Bergoglio era stato definito un Papa comunista oppure peronista, un rivoluzionario. In realtà era una Papa che aveva creduto realmente nella missione del cristianesimo e aveva scelto con molta umiltà il nome di Francesco, “il folle di Dio” come si era proclamato il Santo. La missione che il Pontefice si era proposta era quella che la Chiesa doveva ritornare tra gli umili, i poveri, abbondonando il fasto e gli orpelli del recente passato.
Era questa la sua rivoluzione così ben descritta dall’ateo Benedetto Croce citato da Cercas: «Croce riteneva che il cristianesimo avesse operato la più grande rivoluzione della storia, una metamorfosi radicale che aveva avuto luogo “nel centro dell’anima, nella coscienza morale degli esseri umani” e aveva dotato il mondo di “una nuova virtù, una nuova qualità spirituale che fino allora era mancata all’umanità”.
Uno degli scrittori preferiti dal Papa Francesco era G.K. Chesterton, intellettuale cattolico nell’Inghilterra anglicana (1874-1936).
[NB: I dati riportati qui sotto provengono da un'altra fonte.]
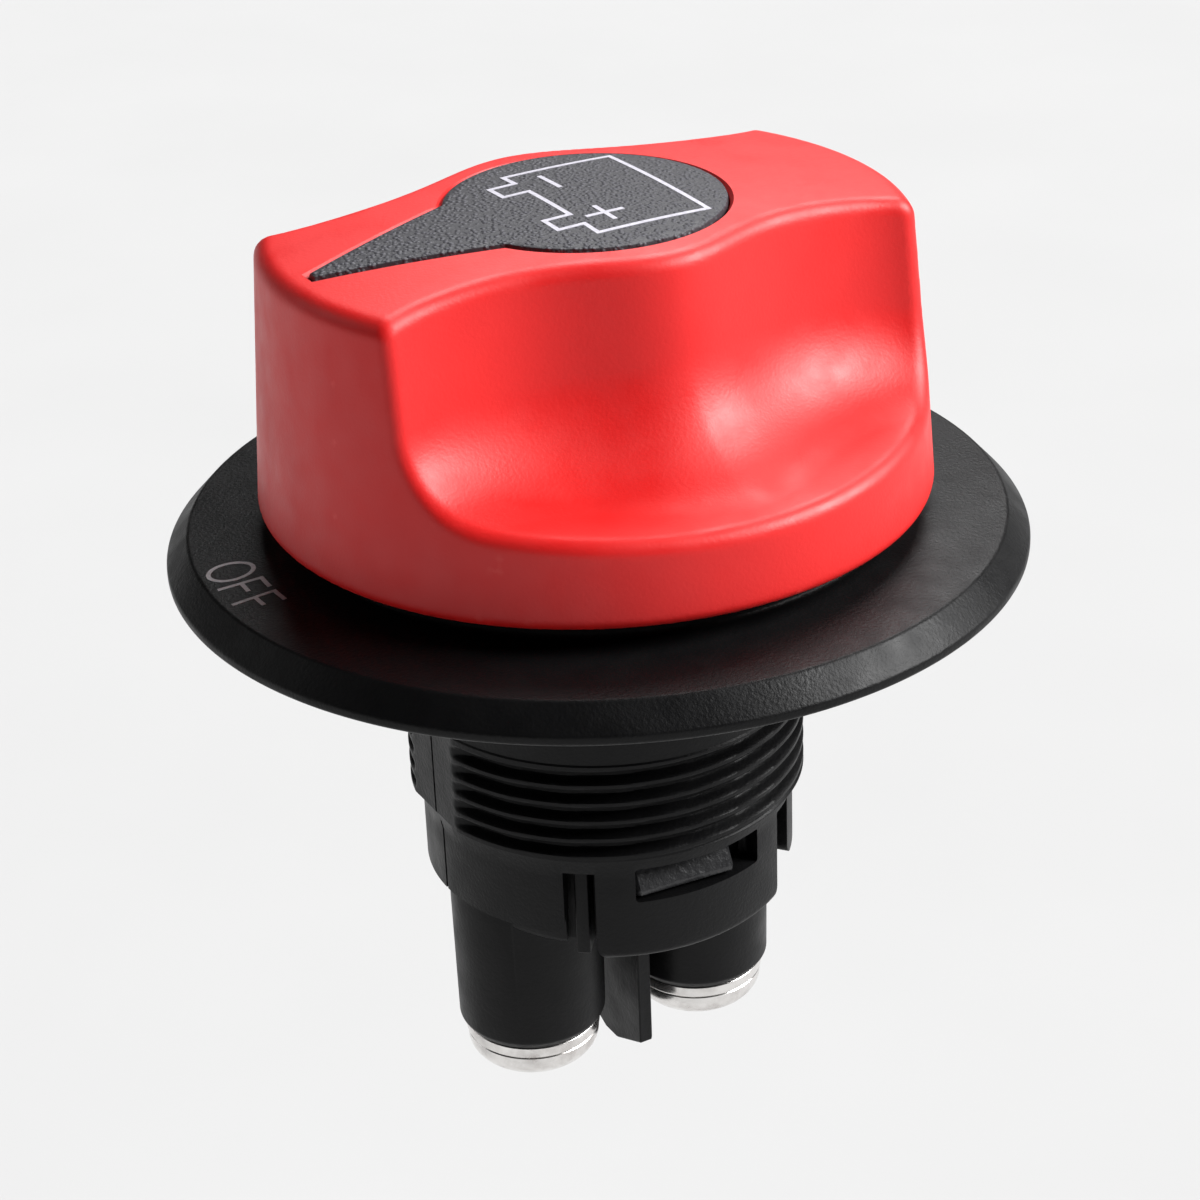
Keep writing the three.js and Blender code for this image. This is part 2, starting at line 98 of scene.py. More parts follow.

Il suo eroe era san Franceso d’Assisi, il “folle di Dio”, l’incarnazione dell’umiltà. Bergoglio quando era Cardinale in Argentina si recava il meno possibile a Roma perché rappresentava per lui «il cuore di tutto ciò che la Chiesa non deve essere: lusso, ostentazione, ipocrisia, burocrazia». Mancava di quell’umiltà che aveva segnato la sua nascita.
Infine Cercas aveva ottenuto la possibilità di parlare col Papa e fargli quella domanda sulla vita eterna. Francesco gli dette la risposta da trasmettere alla madre.